Teil seiner Strategie ist auch die Ausdifferenzierung der medialen Angebote und so gehören neben der Zeitung, verschiedener Anzeigenblätter, dem Regio TV und einer Medienakademie nun seit vergangenem Jahr das Veranstaltungsformat „Bodensee Business Forum“ dazu. Angesprochen auf die Kritik von studentischer Seite an der Organisation der Veranstaltung, die im letzten Jahr am Fallenbrunnen stattfand (Futur drei berichtete) reagierte Groth sichtlich beleidigt: „Von Studentenschaft und Professoren kam eine unverhältnismäßige Kritik. Die Leute, die da waren, hätten aber sonst kommerziell mindestens 300.000 Euro gekostet. Die ZU hat sie für Lau gekriegt“. Den Zweifeln an der Personalie des Hauptorganisators sowie zur allgemein chaotischen Organisation entgegnete Groth: „Wir übernehmen die Organisation nun selbst. Dieses Forum war eine Testnummer, dafür ist es echt gut gelaufen“.
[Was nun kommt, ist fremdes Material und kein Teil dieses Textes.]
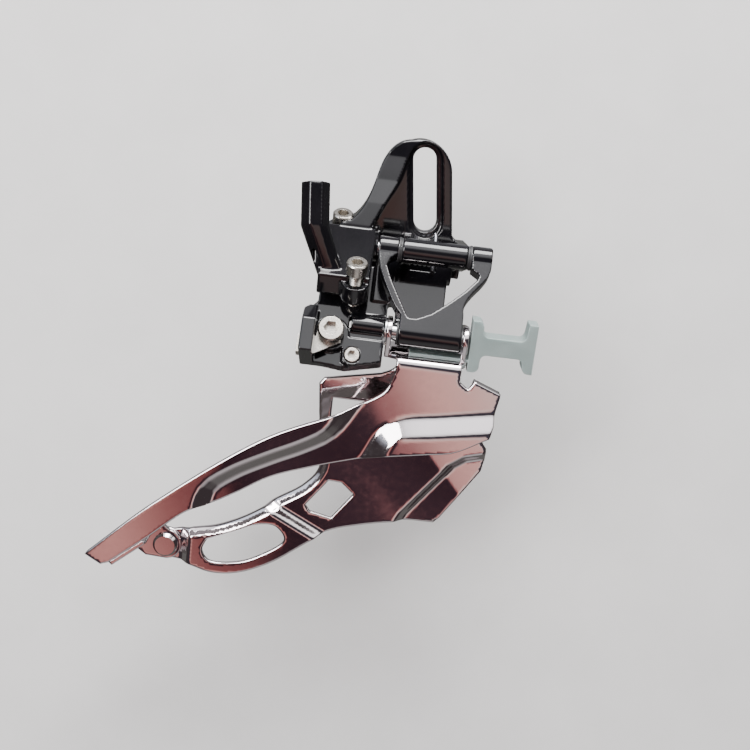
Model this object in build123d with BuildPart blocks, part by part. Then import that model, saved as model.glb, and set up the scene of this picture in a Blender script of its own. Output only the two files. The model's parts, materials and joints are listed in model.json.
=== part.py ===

Vom Gespräch mit Hendrik Groth bleibt insgesamt der Eindruck eines nicht unsympathischen Mannes mittleren Alters zurück, dessen größtes Talent darin zu liegen scheint, Interessen zu vertreten, am allerbesten natürlich die eigenen. Seine Tätigkeit für die Schwäbische Zeitung scheint er dabei fast schon im Hinblick auf die Rente zu betrachten: „Von meiner Haustür nach Italien sind es nur drei Stunden“.